> _YOUR INSTRUCTIONS_
Reproduce exactly the lines from the line with "Recreate this object as parametric" through the line with "bow_z = 845.5; // [840:0.5:852]", both included, and no other lines.

> _DATA SECTION_

## Start

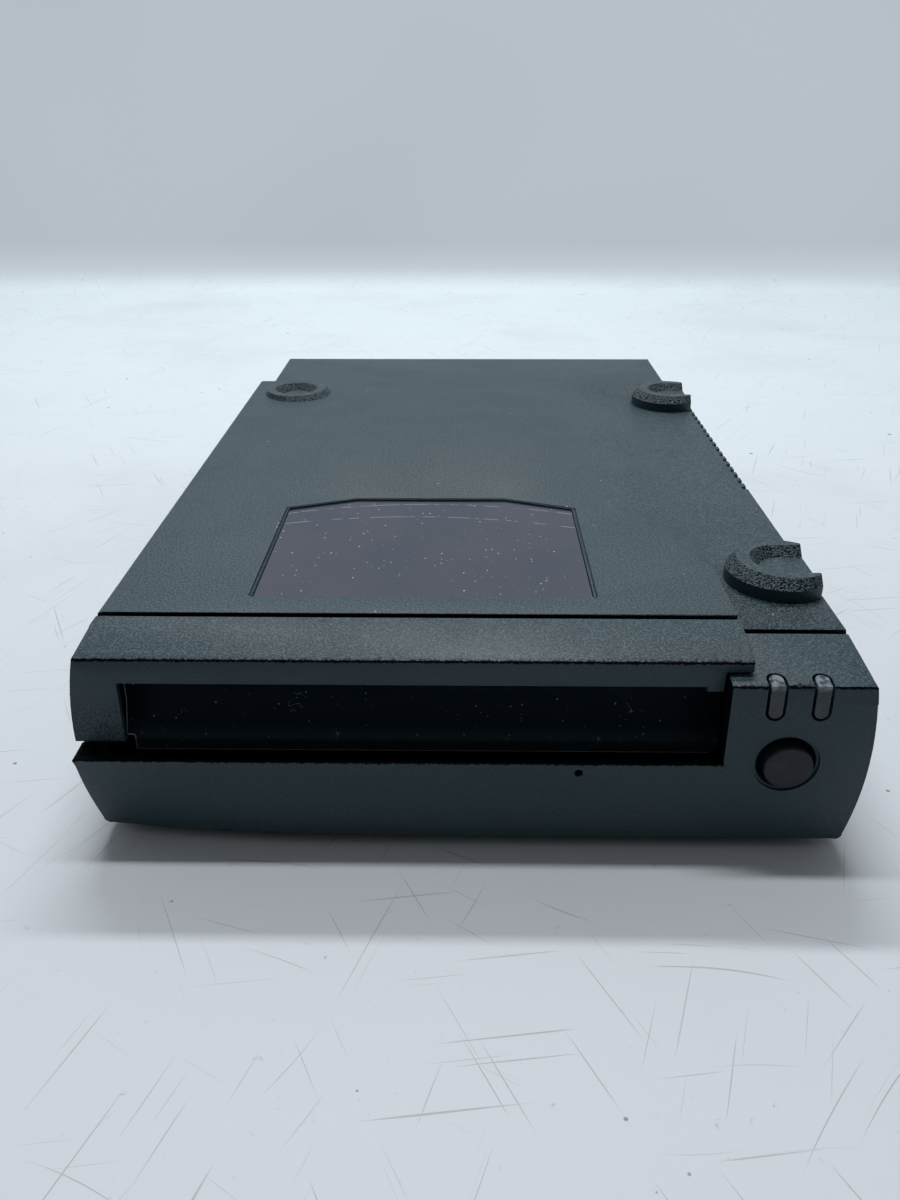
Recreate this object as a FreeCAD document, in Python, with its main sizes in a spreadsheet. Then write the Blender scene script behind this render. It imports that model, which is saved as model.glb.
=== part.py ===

## End
## Start

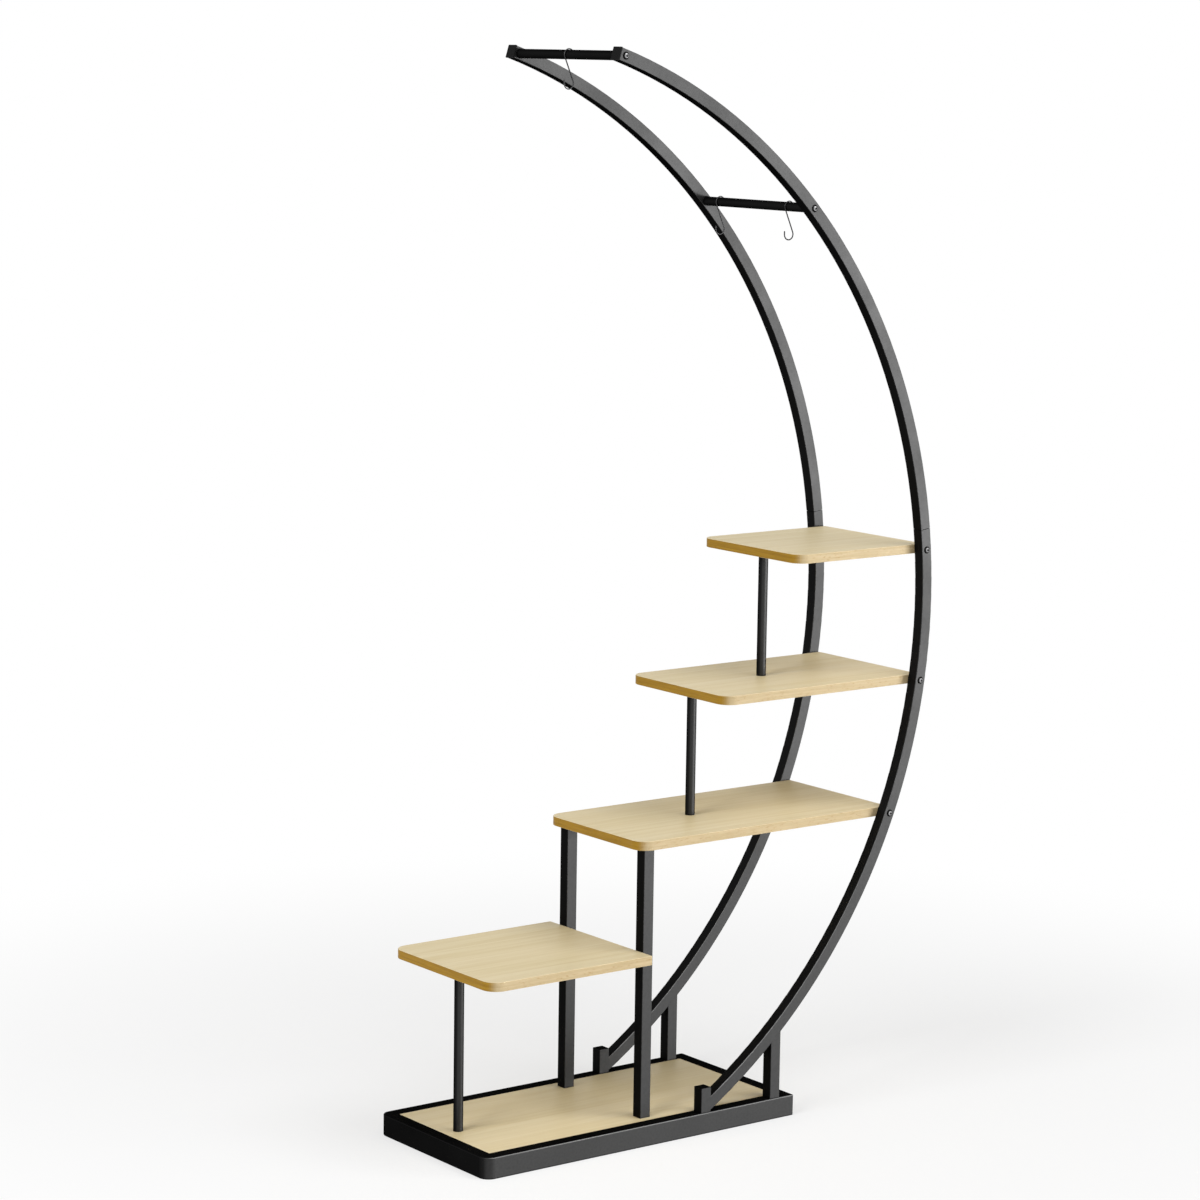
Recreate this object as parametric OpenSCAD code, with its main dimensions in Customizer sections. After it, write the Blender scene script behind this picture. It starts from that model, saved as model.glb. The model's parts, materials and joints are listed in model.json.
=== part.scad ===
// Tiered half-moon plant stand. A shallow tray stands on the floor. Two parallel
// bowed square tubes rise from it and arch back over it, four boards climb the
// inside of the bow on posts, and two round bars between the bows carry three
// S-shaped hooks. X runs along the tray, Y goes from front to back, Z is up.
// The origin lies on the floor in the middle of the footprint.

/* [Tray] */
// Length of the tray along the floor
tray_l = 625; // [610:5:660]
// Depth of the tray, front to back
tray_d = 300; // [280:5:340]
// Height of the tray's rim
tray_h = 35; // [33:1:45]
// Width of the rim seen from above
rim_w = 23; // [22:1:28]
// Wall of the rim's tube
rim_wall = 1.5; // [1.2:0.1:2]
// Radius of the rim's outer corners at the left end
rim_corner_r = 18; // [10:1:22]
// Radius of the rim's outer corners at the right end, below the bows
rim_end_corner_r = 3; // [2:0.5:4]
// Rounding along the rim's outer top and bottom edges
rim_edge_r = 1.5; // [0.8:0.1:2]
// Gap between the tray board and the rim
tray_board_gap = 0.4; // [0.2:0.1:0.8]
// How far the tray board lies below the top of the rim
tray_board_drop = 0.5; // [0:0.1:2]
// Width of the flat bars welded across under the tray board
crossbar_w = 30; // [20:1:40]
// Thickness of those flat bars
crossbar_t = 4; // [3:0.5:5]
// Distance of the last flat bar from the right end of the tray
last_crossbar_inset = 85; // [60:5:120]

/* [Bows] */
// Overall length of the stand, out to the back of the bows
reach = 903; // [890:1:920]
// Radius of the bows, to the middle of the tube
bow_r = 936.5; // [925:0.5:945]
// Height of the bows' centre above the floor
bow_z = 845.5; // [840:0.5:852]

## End
## Start

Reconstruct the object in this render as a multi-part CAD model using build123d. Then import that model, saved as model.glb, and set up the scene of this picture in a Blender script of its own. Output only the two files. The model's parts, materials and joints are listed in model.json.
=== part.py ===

## End

> _WRITTEN RESPONSE_
Recreate this object as parametric OpenSCAD code, with its main dimensions in Customizer sections. After it, write the Blender scene script behind this picture. It starts from that model, saved as model.glb. The model's parts, materials and joints are listed in model.json.
=== part.scad ===
// Tiered half-moon plant stand. A shallow tray stands on the floor. Two parallel
// bowed square tubes rise from it and arch back over it, four boards climb the
// inside of the bow on posts, and two round bars between the bows carry three
// S-shaped hooks. X runs along the tray, Y goes from front to back, Z is up.
// The origin lies on the floor in the middle of the footprint.

/* [Tray] */
// Length of the tray along the floor
tray_l = 625; // [610:5:660]
// Depth of the tray, front to back
tray_d = 300; // [280:5:340]
// Height of the tray's rim
tray_h = 35; // [33:1:45]
// Width of the rim seen from above
rim_w = 23; // [22:1:28]
// Wall of the rim's tube
rim_wall = 1.5; // [1.2:0.1:2]
// Radius of the rim's outer corners at the left end
rim_corner_r = 18; // [10:1:22]
// Radius of the rim's outer corners at the right end, below the bows
rim_end_corner_r = 3; // [2:0.5:4]
// Rounding along the rim's outer top and bottom edges
rim_edge_r = 1.5; // [0.8:0.1:2]
// Gap between the tray board and the rim
tray_board_gap = 0.4; // [0.2:0.1:0.8]
// How far the tray board lies below the top of the rim
tray_board_drop = 0.5; // [0:0.1:2]
// Width of the flat bars welded across under the tray board
crossbar_w = 30; // [20:1:40]
// Thickness of those flat bars
crossbar_t = 4; // [3:0.5:5]
// Distance of the last flat bar from the right end of the tray
last_crossbar_inset = 85; // [60:5:120]

/* [Bows] */
// Overall length of the stand, out to the back of the bows
reach = 903; // [890:1:920]
// Radius of the bows, to the middle of the tube
bow_r = 936.5; // [925:0.5:945]
// Height of the bows' centre above the floor
bow_z = 845.5; // [840:0.5:852]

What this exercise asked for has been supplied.